Kurz darauf wurde Cruise von der Scientology-Organisation interviewt, das Gespräch war angeblich für Schulungszwecke vorgesehen und wurde dennoch in das Internet eingestellt. Vergeblich hatte Scientology versucht, die Internet-Veröffentlichung zu unterbinden.2 Die Videos oder das Transkript des Interviews3 belegen eindrücklich, mit welcher inneren Überzeugung Cruise seine Position als Medienstar nutzt, um Menschen für Scientology zu begeistern. Die Rede und das Interview offenbaren viel über die innere Glaubenswelt eines Top-Scientologen und die Gruppendynamik einer straff geführten Organisation. Die internen Dokumente bestätigen einmal mehr, dass der Hollywoodstar in spezieller Mission in Europa unterwegs ist. Mit wie vielen Hintergedanken Cruise gezielt auf das deutsche Publikum angesetzt wird, darüber gehen die Meinungen auseinander. Einige Kommentatoren stellen Cruise jedenfalls in eine Reihe mit anderen Pop-Ikonen wie Britney Spears und Paris Hilton, die sich vor laufender Kamera selbst demontierten und damit der Lächerlichkeit preisgäben. Die Auseinandersetzung mit den trickreichen Machenschaften der profitorientierten Scientology-Organisation erfordert sachbezogene Argumente und nicht den medialen Schlagabtausch.

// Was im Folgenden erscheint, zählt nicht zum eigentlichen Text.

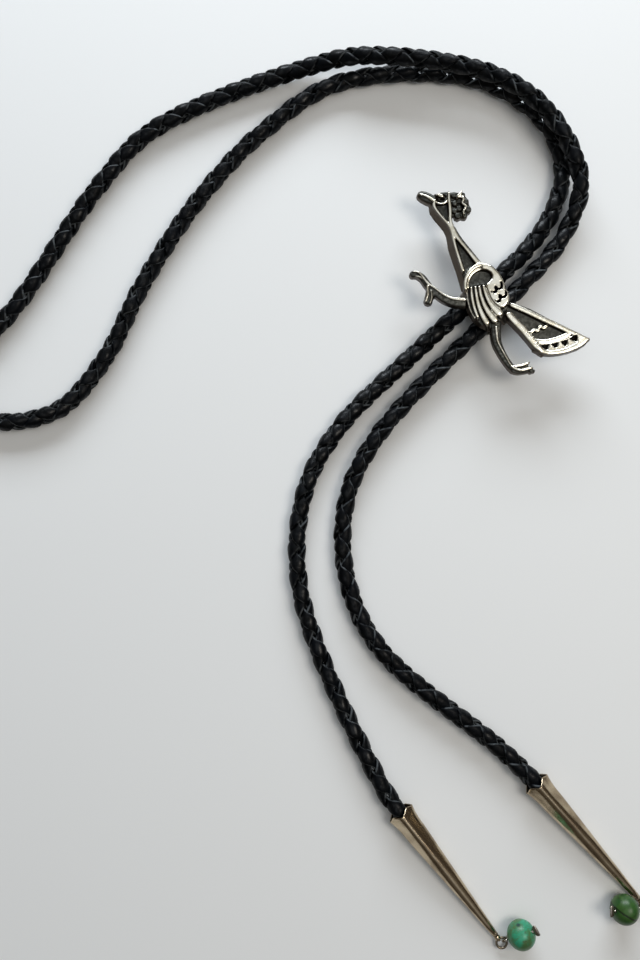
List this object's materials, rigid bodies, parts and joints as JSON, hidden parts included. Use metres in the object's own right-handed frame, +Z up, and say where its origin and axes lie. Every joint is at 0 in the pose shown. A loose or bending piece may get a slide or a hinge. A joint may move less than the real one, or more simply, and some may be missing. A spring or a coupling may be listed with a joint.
{
  "type": "bolo tie",
  "caption": "Bolo tie lying open: cast silver running-bird slide on a braided black leather cord, with tapered silver tips that end in turquoise beads.",
  "frame": {"origin": "the middle of the keeper's flat back, which rests on the surface behind the bird", "axes": "+Z up from the surface out of the bird's face, +X towards the bird's tail, +Y towards its crest"},
  "size_m": [0.1936, 0.2535, 0.0117],
  "materials": {
    "slide_silver": "polished cast silver with dark tarnish in the recesses",
    "keeper_silver": "satin silver sheet",
    "cord_leather": "smooth black leather laces, braided round, with paler cut edges",
    "tip_silver": "polished silver, slightly yellowed",
    "left_turquoise": "polished blue-green turquoise with olive mottling",
    "right_turquoise": "polished dark green turquoise with brown matrix",
    "pin_silver": "polished silver wire with a hammered paddle end"
  },
  "bodies": {
    "root": {"bird_slide": "slide_silver", "cord_keeper": "keeper_silver", "braided_cord": "cord_leather", "left_tip": "tip_silver", "right_tip": "tip_silver", "left_bead": "left_turquoise", "right_bead": "right_turquoise", "left_bead_pin": "pin_silver", "right_bead_pin": "pin_silver"}
  },
  "joints": []
}
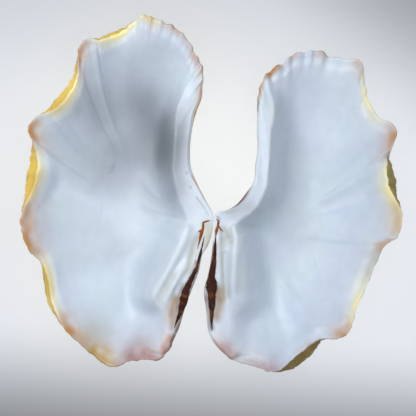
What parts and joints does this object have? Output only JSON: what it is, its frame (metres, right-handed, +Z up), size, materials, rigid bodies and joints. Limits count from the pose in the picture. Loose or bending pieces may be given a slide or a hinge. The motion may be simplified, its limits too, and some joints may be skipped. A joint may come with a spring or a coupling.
{
  "type": "giant clam shell",
  "caption": "Giant clam shell with its ribbed, scalloped valves laid open side by side, hollow side up, meeting at the hinge.",
  "frame": {"origin": "middle of the bounding box, on the surface the shell rests on", "axes": "+X from the left valve to the right valve, +Y along the hinge towards the byssal gap, +Z up, out of the hollows"},
  "size_m": [0.2468, 0.2306, 0.0562],
  "materials": {
    "shell": "porcelain-smooth white hollow, with a matt yellow and tan outside and lobe tips",
    "ligament": "dried, cracked, matt dark brown"
  },
  "bodies": {
    "root": {"left_valve": "shell", "right_valve": "shell", "left_ligament": "ligament", "right_ligament": "ligament"}
  },
  "joints": []
}
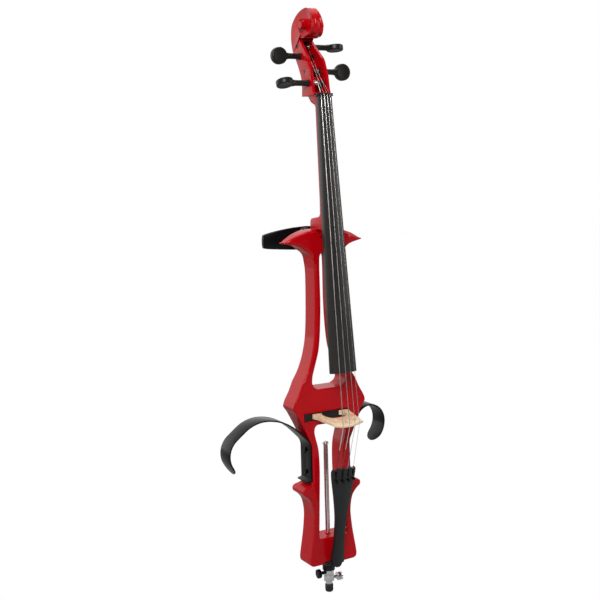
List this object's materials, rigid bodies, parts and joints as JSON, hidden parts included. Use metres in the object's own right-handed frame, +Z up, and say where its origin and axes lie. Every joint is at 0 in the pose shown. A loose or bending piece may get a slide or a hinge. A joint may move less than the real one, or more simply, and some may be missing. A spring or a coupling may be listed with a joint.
{
  "type": "electric cello",
  "caption": "Electric cello with an open red frame body, scroll head, turning pegs, bridge pickup, black tailpiece, bent leg rests, chest rest and telescopic endpin.",
  "frame": {"origin": "lowest point of the endpin foot, on the endpin axis", "axes": "+Z up along the endpin and the strings, -Y out of the front (the strings), +X to the A string side as seen from the front"},
  "size_m": [0.3787, 0.2004, 1.2568],
  "materials": {
    "red_lacquer": "high gloss red lacquer over wood",
    "ebony": "satin black wood",
    "maple": "bare satin maple",
    "string_metal": "fine wound metal",
    "bright_steel": "polished",
    "black_metal": "glossy black coating",
    "black_plastic": "matte",
    "rubber": "matte",
    "brass": "plain",
    "foam": "soft matte pad",
    "board_green": "solder mask",
    "battery_case": "satin"
  },
  "bodies": {
    "instrument": {"body_frame": "red_lacquer", "neck": "red_lacquer", "nut": "ebony", "fingerboard": "ebony", "string_c": "string_metal", "string_g": "string_metal", "string_d": "string_metal", "string_a": "string_metal", "bridge": "maple", "pickup_bar": "ebony", "pickup_element": "black_plastic", "tailpiece": "ebony", "tail_gut": "black_plastic", "saddle": "ebony", "endpin_plug": "ebony", "upper_collar": "bright_steel", "leg_rest_left": "black_metal", "leg_rest_right": "black_metal", "leg_rest_screws": "black_metal", "leg_rest_inserts": "brass", "chest_bracket": "black_metal", "bracket_screws": "bright_steel", "back_panel": "black_plastic", "panel_screws": "bright_steel", "preamp_board": "board_green", "controls": "bright_steel", "switch_housing": "bright_steel", "battery_box": "black_plastic", "battery": "battery_case", "output_jack": "bright_steel", "headphone_jack": "bright_steel", "leads": "black_plastic"},
    "peg_c": {"peg_c": "ebony"},
    "peg_g": {"peg_g": "ebony"},
    "peg_d": {"peg_d": "ebony"},
    "peg_a": {"peg_a": "ebony"},
    "tuner_screw_c": {"tuner_screw_c": "black_metal"},
    "tuner_lever_c": {"tuner_lever_c": "black_metal"},
    "tuner_screw_g": {"tuner_screw_g": "black_metal"},
    "tuner_lever_g": {"tuner_lever_g": "black_metal"},
    "tuner_screw_d": {"tuner_screw_d": "black_metal"},
    "tuner_lever_d": {"tuner_lever_d": "black_metal"},
    "tuner_screw_a": {"tuner_screw_a": "black_metal"},
    "tuner_lever_a": {"tuner_lever_a": "black_metal"},
    "endpin_tube": {"endpin_tube": "bright_steel", "tube_cap": "bright_steel", "lower_collar": "bright_steel"},
    "endpin_rod": {"endpin_rod": "bright_steel", "rubber_foot": "rubber"},
    "thumbscrew_left": {"thumbscrew_left": "black_metal"},
    "thumbscrew_right": {"thumbscrew_right": "bright_steel"},
    "chest_rest": {"chest_rest": "black_metal", "chest_foot": "black_metal", "chest_pad": "foam"},
    "chest_knob_left": {"chest_knob_left": "black_metal"},
    "chest_knob_right": {"chest_knob_right": "black_metal"},
    "volume_knob": {"volume_knob": "black_plastic"},
    "tone_knob": {"tone_knob": "black_plastic"},
    "switch_slider": {"switch_slider": "black_plastic"},
    "battery_door": {"battery_door": "black_plastic"}
  },
  "joints": [
    {"name": "peg_c_turn", "type": "hinge", "parent": "instrument", "child": "peg_c", "pos_m": [0, -0.0061, 1.0928], "axis": [1, 0, 0], "continuous": true},
    {"name": "peg_g_turn", "type": "hinge", "parent": "instrument", "child": "peg_g", "pos_m": [0, 0.031, 1.1536], "axis": [1, 0, 0], "continuous": true},
    {"name": "peg_d_turn", "type": "hinge", "parent": "instrument", "child": "peg_d", "pos_m": [0, 0.0445, 1.1759], "axis": [1, 0, 0], "continuous": true},
    {"name": "peg_a_turn", "type": "hinge", "parent": "instrument", "child": "peg_a", "pos_m": [0, 0.0091, 1.1193], "axis": [1, 0, 0], "continuous": true},
    {"name": "tuner_c_turn", "type": "hinge", "parent": "instrument", "child": "tuner_screw_c", "pos_m": [-0.021, -0.07125, 0.26154], "axis": [0, -0.9826, -0.1857], "range_deg": [0, 1080]},
    {"name": "tuner_c_lever", "type": "hinge", "parent": "instrument", "child": "tuner_lever_c", "pos_m": [-0.021, -0.07129, 0.27578], "axis": [1, 0, 0], "range_deg": [0, 5]},
    {"name": "tuner_g_turn", "type": "hinge", "parent": "instrument", "child": "tuner_screw_g", "pos_m": [-0.007, -0.07125, 0.26154], "axis": [0, -0.9826, -0.1857], "range_deg": [0, 1080]},
    {"name": "tuner_g_lever", "type": "hinge", "parent": "instrument", "child": "tuner_lever_g", "pos_m": [-0.007, -0.07129, 0.27578], "axis": [1, 0, 0], "range_deg": [0, 5]},
    {"name": "tuner_d_turn", "type": "hinge", "parent": "instrument", "child": "tuner_screw_d", "pos_m": [0.007, -0.07125, 0.26154], "axis": [0, -0.9826, -0.1857], "range_deg": [0, 1080]},
    {"name": "tuner_d_lever", "type": "hinge", "parent": "instrument", "child": "tuner_lever_d", "pos_m": [0.007, -0.07129, 0.27578], "axis": [1, 0, 0], "range_deg": [0, 5]},
    {"name": "tuner_a_turn", "type": "hinge", "parent": "instrument", "child": "tuner_screw_a", "pos_m": [0.021, -0.07125, 0.26154], "axis": [0, -0.9826, -0.1857], "range_deg": [0, 1080]},
    {"name": "tuner_a_lever", "type": "hinge", "parent": "instrument", "child": "tuner_lever_a", "pos_m": [0.021, -0.07129, 0.27578], "axis": [1, 0, 0], "range_deg": [0, 5]},
    {"name": "endpin_tube_slide", "type": "slide", "parent": "instrument", "child": "endpin_tube", "axis": [0, 0, -1], "range_m": [0, 0.18]},
    {"name": "endpin_rod_slide", "type": "slide", "parent": "endpin_tube", "child": "endpin_rod", "axis": [0, 0, -1], "range_m": [0, 0.24]},
    {"name": "thumbscrew_left_turn", "type": "hinge", "parent": "instrument", "child": "thumbscrew_left", "pos_m": [0, 0, 0.0428], "axis": [-1, 0, 0], "range_deg": [0, 360]},
    {"name": "thumbscrew_right_turn", "type": "hinge", "parent": "endpin_tube", "child": "thumbscrew_right", "pos_m": [0, 0, 0.0285], "axis": [1, 0, 0], "range_deg": [0, 360]},
    {"name": "chest_rest_slide", "type": "slide", "parent": "instrument", "child": "chest_rest", "axis": [0, 1, 0], "range_m": [-0.004, 0.006]},
    {"name": "chest_knob_left_turn", "type": "hinge", "parent": "instrument", "child": "chest_knob_left", "pos_m": [-0.0155, 0.0385, 0.775], "axis": [0, 0, 1], "range_deg": [0, 360]},
    {"name": "chest_knob_right_turn", "type": "hinge", "parent": "instrument", "child": "chest_knob_right", "pos_m": [0.0155, 0.0385, 0.775], "axis": [0, 0, 1], "range_deg": [0, 360]},
    {"name": "volume_knob_turn", "type": "hinge", "parent": "instrument", "child": "volume_knob", "pos_m": [-0.04, 0.0245, 0.414], "axis": [0, 1, 0], "range_deg": [-150, 150]},
    {"name": "tone_knob_turn", "type": "hinge", "parent": "instrument", "child": "tone_knob", "pos_m": [-0.013, 0.0245, 0.414], "axis": [0, 1, 0], "range_deg": [-150, 150]},
    {"name": "power_switch_slide", "type": "slide", "parent": "instrument", "child": "switch_slider", "axis": [1, 0, 0], "range_m": [0, 0.003]},
    {"name": "battery_door_hinge", "type": "hinge", "parent": "instrument", "child": "battery_door", "pos_m": [0, 0.0232, 0.383], "axis": [-1, 0, 0], "range_deg": [0, 85]}
  ],
  "couplings": [
    {"joint": "tuner_c_lever", "follows": "tuner_c_turn", "ratio": 0.0046296},
    {"joint": "tuner_g_lever", "follows": "tuner_g_turn", "ratio": 0.0046296},
    {"joint": "tuner_d_lever", "follows": "tuner_d_turn", "ratio": 0.0046296},
    {"joint": "tuner_a_lever", "follows": "tuner_a_turn", "ratio": 0.0046296}
  ]
}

Mit einer breit angelegten Pressekampagne versucht nun Scientology, den Imageschaden zu begrenzen. Unter der Überschrift „Deutsche Gerichte bestätigen Religiosität der Scientology“ werden wieder einmal Gerichtsurteile dahingehend interpretiert, als ob Juristen über den Religionscharakter einer Gemeinschaft zu befinden hätten. Gebetsmühlenartig wird auf Artikel 4 des Grundgesetzes hingewiesen. Selbstverständlich garantiert das Grundgesetz in diesem Artikel die Glaubens-, Religions- und Weltanschauungsfreiheit als ein einheitliches Grundrecht. Allerdings ist in Deutschland nach wie vor strittig, ob Scientology juristisch als Kirche oder Religionsgemeinschaft einzuordnen ist. Eine Gruppe wird nämlich nicht dadurch, dass sie sich selbst so bezeichnet, als Religionsgemeinschaft anerkannt. Vielmehr muss sie in ihrem äußeren Erscheinungsbild, ihrem geistigen Gehalt und ihrem dauerhaften Handeln religiös oder weltanschaulich geprägt sein. Die Bundesregierung hat jedenfalls 2007 bekräftigt, dass sie Scientology nicht als Religions- oder Weltanschauungsgemeinschaft ansieht.4 Darüber hinaus geht es bei den meisten Gerichtsentscheiden zu Scientology gar nicht um den verfassungsrechtlichen Status und den Artikel 4 des Grundgesetzes. Viel häufiger betreffen die Entscheidungen zu Rechtstreitigkeiten die Bereiche Arbeitsrecht, Beamtenrecht oder Straßenrecht. Wie so oft will die aktuelle Werbekampagne der Scientology-Organisation von ihrem eigentlichen Konfliktpotential – ihrem Absolutheitsanspruch, ihrem Elitedenken und dem totalitären System – ablenken.


Michael Utsch


Anmerkungen

http://gawker.com/345563/tom-cruise-uncut-the-freedom-medal-award-ceremony

http://gawker.com/5002269/the-cruise-indoctrination-video-scientology-tried-to-suppress

http://timesonline.co.uk/tol/news/world/us_and_americas/article3199668.ece .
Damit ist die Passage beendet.